Priced so your best tier is the obvious one. The middle or top tier should carry the clearest value per session. Most of your members should sit there.
What to avoid: founder rates that never expire, mate's rates that spread by word of mouth, and legacy prices protected for years out of guilt. Every gym has these. The gyms that grow clean them up, respectfully, with notice, and almost always keep the member.
How to raise prices without losing members
Raise prices after the product visibly improved, communicate straight, and give notice. Done that way, the members you lose are usually the ones costing you money to serve.
The short version of the playbook:
- Fix and show the product first. Capped sessions, individual programming, visible coaching standards. Let members feel the difference before you price it.
- Tell them straight, in person or by letter, with weeks of notice. State the new price and the reason. Skip the apology paragraph. Clarity is kindness.
- Expect less fallout than you fear. Owners forecast catastrophe. Across the network, the actual result of a well-run rise is a small number of departures and an immediate margin jump. Sam & Tristan at CTPT Canterbury went further: cut from 110 members at the wrong price to 30 at the right one, then grew to 230 in a facility four times the size.
We've published a full step-by-step guide: how to raise gym membership prices without losing members.
Frequently asked questions
How much should small group personal training cost?
Per head, 40 to 60% of your local 1:1 PT rate. In most UK markets in 2026 that means £18 to £30 per session and monthly memberships between roughly £180 and £320.
Is £200+ a month realistic outside big cities?
Yes. Network gyms in small towns hold £200+ memberships, because the comparison in the member's head is 1:1 PT at £40+ a session, not the leisure centre.
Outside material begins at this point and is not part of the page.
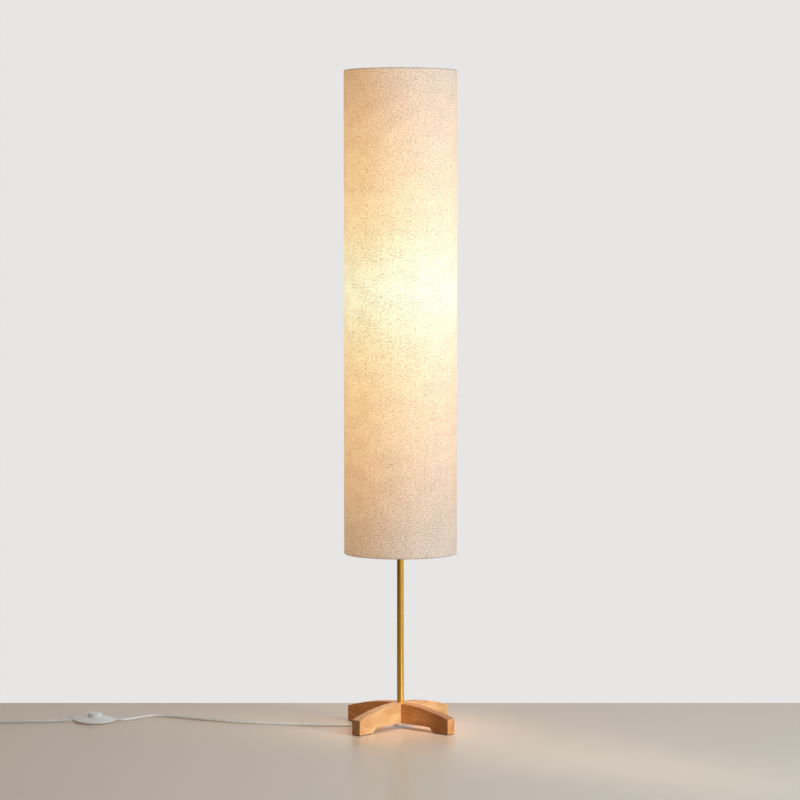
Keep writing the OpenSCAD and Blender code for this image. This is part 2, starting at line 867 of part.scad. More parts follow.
module cord_bores() {
    for (side = [0, 180])
        rotate(side) translate([lug_root - 0.5, 0, switch_split_h]) rotate([0, 90, 0])
            cylinder(r = lay + seat_gap, h = switch_len, $fn = 64);
}

module cover_screw_places() {
    for (i = [0 : 2])
        rotate(cover_screw_turn + 120 * i) translate([cover_screw_at, 0, 0]) children();
}

module terminal_places() {
    for (side = [0, 180])
        rotate(side) translate([terminal_x, 0, 0]) children();
}

module switch_base() {
    wall = 2;
    bevel = 1.5;
    color("gainsboro") at_switch() difference() {
        union() {
            difference() {
                union() {
                    translate([0, 0, plate_z]) cylinder(
                        r1 = switch_r - bevel, r2 = switch_r, h = switch_floor_t, $fn = 128);
                    translate([0, 0, plate_top]) cylinder(
                        r = switch_r, h = switch_split_h - plate_top, $fn = 128);
                }
                translate([0, 0, plate_top]) cylinder(r = switch_r - wall, h = switch_split_h, $fn = 128);
            }
            lugs(plate_z, switch_split_h - plate_z);
            cylinder_from(plate_z, hub_pin_top - 1, pivot_r);
        }
        cord_bores();
        cover_screw_places() {
            cylinder_from(plate_z - 1, switch_split_h, screw_r + 2 * seat_gap);
            cylinder_from(plate_z - 1, plate_z + head_t + seat_gap, head_r + 2 * seat_gap);
        }
        terminal_places() cylinder_from(plate_z + seat_gap, switch_split_h, terminal_r + seat_gap);
    }
}

module switch_pads() {
    pad_r = 4;
    color("dimgray") at_switch() for (i = [0 : 2])
        rotate(pad_turn + 120 * i) translate([pad_ring_r, 0, 0]) cylinder_from(0, switch_pad_t, pad_r);
}

// the cover's sphere goes through its rim and its shoulder
function dome_mid(r1, z1, r2, z2) = (r1 * r1 - r2 * r2 + z1 * z1 - z2 * z2) / (2 * (z1 - z2));
dome_z = dome_mid(switch_r, switch_split_h, shoulder_ring_r, switch_shoulder_h);
dome_r = norm([switch_r, switch_split_h - dome_z]);

module dome(inset) {
    rotate_extrude($fn = 128) intersection() {
        translate([0, dome_z]) circle(r = dome_r - inset, $fn = 450);
        translate([0, switch_split_h]) square([switch_r - inset, switch_shoulder_h]);
    }
}

module switch_cover() {
    post_r = 3.2;
    pilot_top = switch_split_h + 1.2;
    color("gainsboro") at_switch() difference() {
        union() {
            difference() {
                dome(0);
                dome(switch_wall);
            }
            lugs(switch_split_h, switch_split_h);
            cylinder_from(collar_z, collar_top, shoulder_ring_r);
            intersection() {
                cover_screw_places() cylinder_from(plate_top + seat_gap, switch_shoulder_h, post_r);
                union() {
                    dome(switch_wall / 2);
                    cylinder(r = cover_screw_at + post_r, h = switch_split_h);
                }
            }
        }
        cylinder_from(collar_z - 1, switch_shoulder_h + switch_split_h, collar_r);
        cord_bores();
        cover_screw_places() cylinder(r = screw_r + thread_gap, h = pilot_top, $fn = 32);
    }
}

module switch_screws() {
    color("silver") at_switch() cover_screw_places() {
        cylinder_from(plate_z + seat_gap, plate_z + head_t, head_r);
        cylinder_from(plate_z + seat_gap, switch_split_h + 1, screw_r);
    }
}

module switch_button() {
    edge = 1.2;
    crown = 0.5;
    crown_r = (pow(button_r - edge, 2) + crown * crown) / (2 * crown);
    color("gainsboro") at_switch() difference() {
        rotate_extrude() {
            translate([0, flange_z]) square([button_r, button_top_h - crown - edge - flange_z]);
            translate([0, flange_z]) square([button_r + flange_w, flange_t]);
            translate([0, flange_z]) square([button_r - edge, button_top_h - crown - flange_z]);
            intersection() {
                translate([button_r - edge, button_top_h - crown - edge]) circle(r = edge, $fn = 48);
                square([button_r + 1, button_top_h]);
            }
            intersection() {
                translate([0, button_top_h - crown_r]) circle(r = crown_r, $fn = 720);
                translate([0, button_top_h - crown - 0.01]) square([button_r - edge, crown + 1]);
            }
        }
        translate([0, 0, flange_z - 1])
            cylinder(r = button_r - button_wall, h = button_top_h - button_roof - flange_z + 1);
    }
}

module switch_plunger() {
    top = button_top_h - button_roof;
    color("whitesmoke") at_switch() difference() {
        translate([0, 0, plunger_z]) cylinder(r = plunger_r, h = top - plunger_z);
        translate([0, 0, plunger_z - 1])
            cylinder(r = plunger_r - plunger_wall, h = top - plunger_roof - plunger_z + 1);
    }
}

module switch_spring() {
    color("silver") at_switch()
        swept_tube(spring_line, spring_wire, form_sides, [0, 1, 0], [0, 1, 0], [0, 0, 1]);
}

// the bar across the rotor that closes the switch, or its slot
module bridge_shape(radius, gap) {
    translate([0, 0, bridge_z - gap]) intersection() {
        translate([-radius, -contact_w / 2 - gap, 0])
            cube([2 * radius, contact_w + 2 * gap, bridge_t + 2 * gap]);
        cylinder(r = radius, h = bridge_t + 2 * gap);
    }
}

module switch_rotor() {
    color("tan") at_switch() difference() {
        union() {
            cylinder_from(rotor_z, rotor_top, rotor_r);
            cylinder_from(rotor_z, hub_pin_top, hub_pin_r);
        }
        bridge_shape(rotor_r + 1, pivot_gap);
        cylinder_from(rotor_z - 1, hub_pin_top + 1, pivot_r + pivot_gap);
    }
}

module rotor_bridge() {
    color("peru") at_switch() difference() {
        bridge_shape(rotor_r, 0);
        cylinder_from(bridge_z - 1, bridge_z + bridge_t + 1, pivot_r + seat_gap);
    }
}

module switch_contacts() {
    blade_h = 3.2;
    color("gold") at_switch() difference() {
        for (side = [0, 180])
            rotate(side) translate([contact_x, -contact_w / 2, plate_top]) {
                cube([contact_t, contact_w, blade_h]);
                cube([contact_reach - contact_x, contact_w, contact_t]);
            }
        terminal_places() cylinder_from(plate_top - 1, plate_top + blade_h, terminal_r + seat_gap);
    }
}

module terminal_screws() {
    screw_head_t = 1.5;
    head_z = plate_top + contact_t;
    color("silver") at_switch() terminal_places() {
        cylinder_from(plate_z + 2 * seat_gap, head_z + screw_head_t, terminal_r);
        cylinder_from(head_z, head_z + screw_head_t, terminal_head_r);
    }
}

module switch_wiring() {
    low = plate_top + core_d / 2 + seat_gap;
    high = switch_split_h;
    mouth = lug_root + 0.5;
    beside = 1.3;
    half = [
        [jacket_end, beside, high], [mouth, beside, high], [21, 5, high], [15, 14, low]
    ];
    neutral = concat(
        [for (i = [0 : 3]) [-half[i][0], half[i][1], half[i][2]]],
        [[0, 20, low]],
        [for (i = [3 : -1 : 0]) half[i]]
    );
    color("silver") at_switch() {
        swept_tube(smooth(neutral, 4), core_d, form_sides, [1, 0, 0], [1, 0, 0]);
        for (side = [0, 180])
            let (y = side == 0 ? -beside : beside)
            rotate(side) swept_tube(
                [[jacket_end, y, high], [mouth, y, high], [terminal_x + terminal_head_r + 0.5, y / 2, high]],
                core_d, form_sides, [-1, 0, 0], [-1, 0, 0]);
    }
}

// ---- plug, along its own X from the end of its strain relief ----

module at_plug() {
    translate(plug_tail) rotate(plug_heading) children();
}

module pin_places() {
    for (side = [-1, 1])
        translate([boot_len + plug_len, side * pin_gap / 2, 0]) rotate([0, 90, 0]) children();
}

module plug_body() {
    neck_w = 14;
    taper = 12;
    edge = 2;
    boot_root_r = 5.5;
    rib_r = 4.6;
    rib_t = 1.6;
    rib_pitch = 3.6;
    half = [[boot_len, neck_w / 2], [boot_len + taper, plug_w / 2], [boot_len + plug_len, plug_w / 2]];
    color("gainsboro") at_plug() difference() {
        union() {
            rotate([0, 90, 0]) cylinder(r1 = boot_tip_r, r2 = boot_root_r, h = boot_len + edge, $fn = 48);
            for (i = [0 : 4])
                translate([rib_pitch * (i + 0.8), 0, 0]) rotate([0, 90, 0])
                    cylinder(r = rib_r + 0.28 * i, h = rib_t, $fn = 48);
            intersection() {
                translate([0, 0, -plug_t / 2]) linear_extrude(plug_t)
                    polygon(concat(half, [for (i = [2 : -1 : 0]) [half[i][0], -half[i][1]]]));
                rotate([90, 0, 90]) linear_extrude(boot_len + plug_len) round_rect(plug_w, plug_t, edge);
            }
        }
        pin_places() translate([0, 0, -pin_root - seat_gap])
            cylinder(r = pin_core_r + thread_gap, h = pin_root + 1, $fn = 32);
    }
}

module plug_sleeves() {
    color("white") at_plug() pin_places()
        pipe(pin_d / 2 - sleeve_step, pin_core_r + thread_gap, 0, sleeve_len);
}

module plug_pins() {
    tip = 1.5;
    color("silver") at_plug() pin_places() {
        translate([0, 0, -pin_root]) cylinder(r = pin_core_r, h = pin_root + sleeve_len + tip, $fn = 32);
        translate([0, 0, sleeve_len]) cylinder(d = pin_d, h = pin_len - sleeve_len - tip, $fn = 48);
        translate([0, 0, pin_len - tip]) cylinder(r1 = pin_d / 2, r2 = pin_d / 2 - 1, h = tip, $fn = 48);
    }
}

base_bar_lower();
base_bar_upper();
foot_pads();
hub_nipple();
hub_washer();
hub_lock_washer();
hub_nut();
cord_bushing();
stem_tube();
stem_lead();
holder_nipple();
holder_cap();
holder_set_screw();
holder_body();
holder_insert();
holder_shell();
holder_contact();
holder_leads();
bulb_contact();
bulb_insulator();
bulb_cap();
bulb_housing();
bulb_globe();
shade_fabric();
shade_liner();
shade_top_ring();
shade_bottom_ring();
shade_spider();
shade_ring_nut();
cord_to_switch();
cord_to_coil();
cord_coil();
cord_ties();
cord_to_plug();
switch_base();
switch_pads();
switch_cover();
switch_screws();
switch_button();
switch_plunger();
switch_spring();
switch_rotor();
rotor_bridge();
switch_contacts();
terminal_screws();
switch_wiring();
plug_body();
plug_sleeves();
plug_pins();
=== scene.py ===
import json
import math

import bpy
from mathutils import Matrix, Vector


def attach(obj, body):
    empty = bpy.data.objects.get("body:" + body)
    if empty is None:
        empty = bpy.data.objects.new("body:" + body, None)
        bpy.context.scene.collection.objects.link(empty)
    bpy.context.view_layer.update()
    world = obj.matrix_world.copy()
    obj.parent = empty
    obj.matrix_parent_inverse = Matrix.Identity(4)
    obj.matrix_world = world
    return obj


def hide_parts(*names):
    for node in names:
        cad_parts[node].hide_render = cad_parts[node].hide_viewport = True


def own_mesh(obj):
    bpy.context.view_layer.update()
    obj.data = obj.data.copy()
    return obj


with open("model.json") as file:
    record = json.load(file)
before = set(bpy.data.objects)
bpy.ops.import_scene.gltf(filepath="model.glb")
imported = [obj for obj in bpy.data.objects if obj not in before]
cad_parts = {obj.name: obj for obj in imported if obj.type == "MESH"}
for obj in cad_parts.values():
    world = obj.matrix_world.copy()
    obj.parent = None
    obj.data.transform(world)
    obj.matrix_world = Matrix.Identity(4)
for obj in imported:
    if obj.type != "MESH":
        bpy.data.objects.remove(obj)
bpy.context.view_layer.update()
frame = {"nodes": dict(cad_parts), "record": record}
nodes = frame["nodes"]
mm = 0.001
print("frame loaded:", len(nodes), "nodes")


# camera, as it stood for the photograph: angles in degrees, lengths in metres, the sensor in millimetres
camera = {
    "turn": -3.7,
    "pitch": 3.374,
    "away": 5.783,
    "aside": -0.001,
    "height": 1.012,
    "focalPixels": 2848,
    "imagePixels": 800,
    "sensor": 36,
    "farClip": 100,
}


def placeCamera(c):
    turn, pitch = math.radians(c["turn"]), math.radians(c["pitch"])
    right = Vector((math.cos(turn), math.sin(turn), 0))
    ahead = Vector((-math.sin(turn), math.cos(turn), 0))
    look = ahead * math.cos(pitch) - Vector((0, 0, math.sin(pitch)))
    data = bpy.data.cameras.new("photoCamera")
    data.sensor_width = c["sensor"]
    data.lens = c["focalPixels"] / c["imagePixels"] * c["sensor"]
    data.clip_end = c["farClip"]
    made = bpy.data.objects.new("photoCamera", data)
    made.location = right * c["aside"] - ahead * c["away"] + Vector((0, 0, c["height"]))
    made.rotation_mode = "QUATERNION"
    made.rotation_quaternion = look.to_track_quat("-Z", "Y")
    bpy.context.scene.collection.objects.link(made)
    bpy.context.scene.camera = made


placeCamera(camera)
bpy.context.scene.view_settings.view_transform = "Standard"
print("camera placed")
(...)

Premium pricing follows product clarity, not postcode.
Should I publish my prices on my website?
For a premium coached product, most network gyms convert better through a conversation, because the price needs the value context. Either way, the price belongs on your sales page or in your consult, never buried in apology.
How often should a gym review prices?
Annually, as routine. A yearly review normalises movement, so no single rise carries five years of backlog and five years of fear.
The uncomfortable summary
Your pricing problem is probably a confidence problem wearing a spreadsheet. The market has been ready for years. The product might genuinely need work first, and that's fine, because that's the correct order anyway.